Task Batching: The Anti-Multitasking Strategy That Actually Works
Multitasking is a myth, but most people's workdays are structured around it. Task batching is the structural solution that eliminates attention switching at scale.
Task Batching: The Anti-Multitasking Strategy That Actually Works
The research on multitasking is unambiguous: humans cannot perform two cognitively demanding tasks simultaneously. What we call "multitasking" is rapid task-switching, and each switch carries a measurable cognitive cost — time to re-orient, activation of new task context, suppression of the previous task context. The cumulative cost of a day of continuous task-switching can reduce effective cognitive output by 40% (David Meyer, University of Michigan).
Task batching is the structural solution: grouping similar tasks together and completing them in dedicated blocks, rather than fragmenting them across the day in response to as they arise.
The Attention Residue Problem
Cognitive scientist Sophie Leroy introduced the concept of "attention residue" — the cognitive remainder that persists when you switch from one task to another. When you move from writing a proposal to answering email and then back to the proposal, a portion of attention remains on the email even after returning to the proposal. This residue reduces the quality of attention available for the primary task.
The deeper the prior task and the more urgent it was, the stronger the attention residue. Batching tasks minimizes the frequency of context switches and therefore the total residue accumulating across a workday.
The Categories Worth Batching
Email and messaging: The canonical batching opportunity. Instead of responding to messages as they arrive (continuous reactive processing), check and respond to all messages in 2–3 scheduled blocks per day — typically morning, midday, and end of day. The total time spent on email often decreases while response quality improves because each session is handled with full attention rather than divided attention.
Phone calls: Batching calls into one "communication block" reduces the cognitive switching cost of each call and the recovery time required afterward. Preparation for multiple calls at once is also more efficient than preparing individually throughout the day.
Administrative tasks: Expense reports, scheduling, paperwork, invoicing — all similarly structured cognitive work that benefits from being batched into a single administrative block rather than handled ad hoc as reminders surface.
Creative work: Writing, design, coding — tasks requiring sustained, deep engagement — should be batched into single-purpose blocks protected from interruption. A 2-hour writing block produces more than 4 x 30-minute writing sessions fragmented throughout the day.
Learning: Consuming articles, watching tutorials, taking courses — batching into dedicated learning blocks improves retention compared to scattered, context-switching consumption.
How to Implement Task Batching
Step 1 — Audit your current workflow: For one week, log every task type you perform and when. The patterns reveal where task-switching is most costly and where batching would produce the greatest benefit.
Step 2 — Identify your natural batching categories: Communication, creative, administrative, meetings, learning. These will vary by role.

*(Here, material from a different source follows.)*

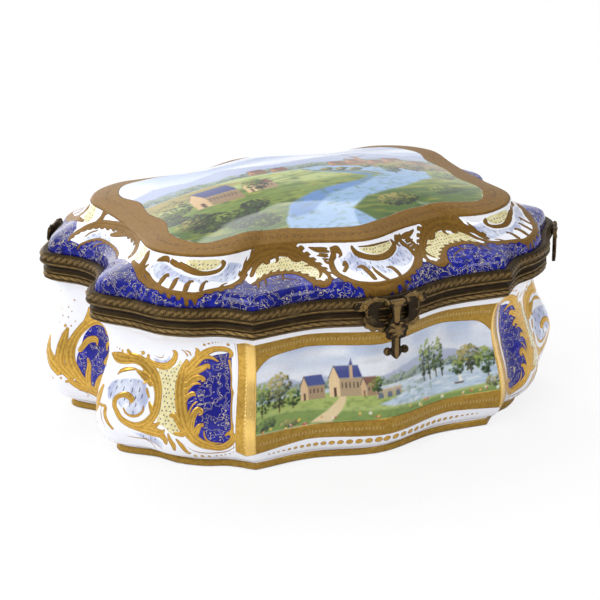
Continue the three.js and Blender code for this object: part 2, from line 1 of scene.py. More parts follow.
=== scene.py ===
"""Looks of a shaped porcelain casket with cast gilt metal mounts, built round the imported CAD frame."""
import json
import math
import bpy
import numpy as np
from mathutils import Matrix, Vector

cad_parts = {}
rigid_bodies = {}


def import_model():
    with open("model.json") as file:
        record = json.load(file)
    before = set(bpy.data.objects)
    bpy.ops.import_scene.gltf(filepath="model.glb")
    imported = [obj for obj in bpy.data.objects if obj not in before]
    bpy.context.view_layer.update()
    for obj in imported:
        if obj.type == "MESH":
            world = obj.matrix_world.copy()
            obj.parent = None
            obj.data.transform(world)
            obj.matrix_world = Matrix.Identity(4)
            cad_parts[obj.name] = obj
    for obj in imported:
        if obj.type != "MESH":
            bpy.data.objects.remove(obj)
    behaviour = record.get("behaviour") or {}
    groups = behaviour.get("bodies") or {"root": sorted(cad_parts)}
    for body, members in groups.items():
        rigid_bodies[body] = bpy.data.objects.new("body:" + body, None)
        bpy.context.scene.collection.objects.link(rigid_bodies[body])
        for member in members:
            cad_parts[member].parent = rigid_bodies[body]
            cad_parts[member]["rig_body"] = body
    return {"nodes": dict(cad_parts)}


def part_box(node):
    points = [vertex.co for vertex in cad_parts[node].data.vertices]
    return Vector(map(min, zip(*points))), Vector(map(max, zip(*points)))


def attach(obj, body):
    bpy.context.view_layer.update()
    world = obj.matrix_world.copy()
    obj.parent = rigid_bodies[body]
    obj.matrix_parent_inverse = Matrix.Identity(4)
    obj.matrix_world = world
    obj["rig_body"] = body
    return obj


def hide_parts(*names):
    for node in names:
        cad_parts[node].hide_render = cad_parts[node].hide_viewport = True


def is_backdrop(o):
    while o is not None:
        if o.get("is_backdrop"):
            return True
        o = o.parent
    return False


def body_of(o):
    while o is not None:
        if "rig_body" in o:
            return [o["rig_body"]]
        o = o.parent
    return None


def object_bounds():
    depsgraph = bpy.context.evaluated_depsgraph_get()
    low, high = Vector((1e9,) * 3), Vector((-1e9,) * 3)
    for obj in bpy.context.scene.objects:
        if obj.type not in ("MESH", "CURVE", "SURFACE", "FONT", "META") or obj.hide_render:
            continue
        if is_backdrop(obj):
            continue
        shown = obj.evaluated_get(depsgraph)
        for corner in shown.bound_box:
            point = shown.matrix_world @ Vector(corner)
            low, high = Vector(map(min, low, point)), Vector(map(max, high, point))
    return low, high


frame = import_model()
cad_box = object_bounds()
MM = 0.001

# The model's origin is the middle of the whole piece, hinge and clasp included, so the porcelain stands off by this
SHIFT = np.array([0.0, 0.6235])

# Sizes of the porcelain in mm, the same named sizes as in the CAD source
HALF_WIDTH, HALF_DEPTH = 167.0, 132.5
NECK, LIP_TOP = 93.3, 101.65
PORCELAIN_INSET, RIM_WALL, LID_WALL, WALL_DRAW = 2.5, 5.0, 6.0, 0.4
PARTING, LID_TOP, BAND, APEX = 103.5, 113.2, 139.5, 156.5
GUIDE_TOP, EDGE_FOOT = PARTING + 4.6, 105.35
FLANK_SWELL, SWELL_HEIGHT, SWELL_SPAN, FLANK_REACH = 9.0, 48.0, 22.0, 26.0
# Steps of the CAD outline between two points of the plan, on the front and on the sides, and on a whole face
FRONT_SPLIT, SIDE_SPLIT, FRONT_STEPS, SIDE_STEPS = 3, 2, 12, 28
# Distance between mesh points, and the mm that a profile's shares are stretched to when it is resampled
PITCH, PROFILE_SPAN, SKIRT_REACH, DOME_REACH = 0.6, 22.0, 40.0, 100.0
SKIRT_RISE, DOME_RISE = BAND - LID_TOP, APEX - BAND


def inset(side, front):
    return (HALF_WIDTH - side, HALF_DEPTH - front)


GIRDLE = [(0, HALF_DEPTH), (48, HALF_DEPTH - 12.5), inset(76, 11), inset(60, 26.5), inset(43, 33.5),
          inset(28, 45.5), inset(18, 62.5), inset(0, 90.5), (HALF_WIDTH - 16, 18), (HALF_WIDTH - 21, 0)]
FOOT = [(0, HALF_DEPTH - 15), (45, HALF_DEPTH - 26), inset(83.5, 24.5), inset(71, 37.5), inset(57, 44.5),
        inset(45, 55.5), inset(37, 69.5), inset(18, 90.5), (HALF_WIDTH - 33, 18), (HALF_WIDTH - 37, 0)]
CARTOUCHE = [(0, HALF_DEPTH - 36.5), (36, HALF_DEPTH - 49.5), inset(101, 56), inset(90, 52.5), inset(74, 49.5),
             inset(56, 56), inset(45, 65.5), inset(37.5, 80.5), (HALF_WIDTH - 39.5, 25), (HALF_WIDTH - 40.5, 0)]
BODY_PROFILE = [(1.2, .83), (4, .86), (5.6, .9), (8, .56), (11.5, .32), (17, .17), (26, .11), (38, .22),
                (52, .47), (66, .65), (77, .61), (86, .4), (93.3, .03)]
INNER_PROFILE = [(88, .36), (78, .6), (64, .64), (46, .4), (28, .2), (19, .34), (12, .8)]
SKIRT_PROFILE = [(0, .02), (.03, .16), (.09, .27), (.3, .38), (.6, .52), (.84, .73), (1, 1)]
DOME_PROFILE = [(1, 0), (.92, .15), (.8, .36), (.6, .66), (.32, .92), (0, 1)]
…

Step 3 — Set scheduled blocks: Assign specific time blocks to each category. Deep creative work first (peak energy), administrative and communication later. Put the blocks on your calendar as recurring appointments.
Step 4 — Establish communication expectations: The primary resistance to batching email is the expectation of immediate response. Communicate your response windows to colleagues (e.g., "I check email at 9am, 12pm, and 4pm"). Most people adapt quickly; very few genuine emergencies actually require immediate email response.
The Meeting Problem
Meetings are the most disruptive form of non-batched scheduling. A single meeting in the middle of a morning can fragment a 4-hour block into two unusable 90-minute segments, neither long enough for deep work. The solution: batch meetings into specific days or half-days, creating contiguous blocks of uninterrupted time on the remaining days. This is the "meeting day" approach — designating 2–3 days as meeting-heavy and protecting the others for focused work.
Conclusion
Task batching is not about working harder — it is about structuring work so that cognitive resources are used more efficiently. Reducing the frequency of context switches reduces attention residue and the total cognitive overhead of a workday. The structural change requires upfront effort to set up but becomes self-reinforcing once established: batched work is less exhausting and more productive, which motivates maintaining the structure.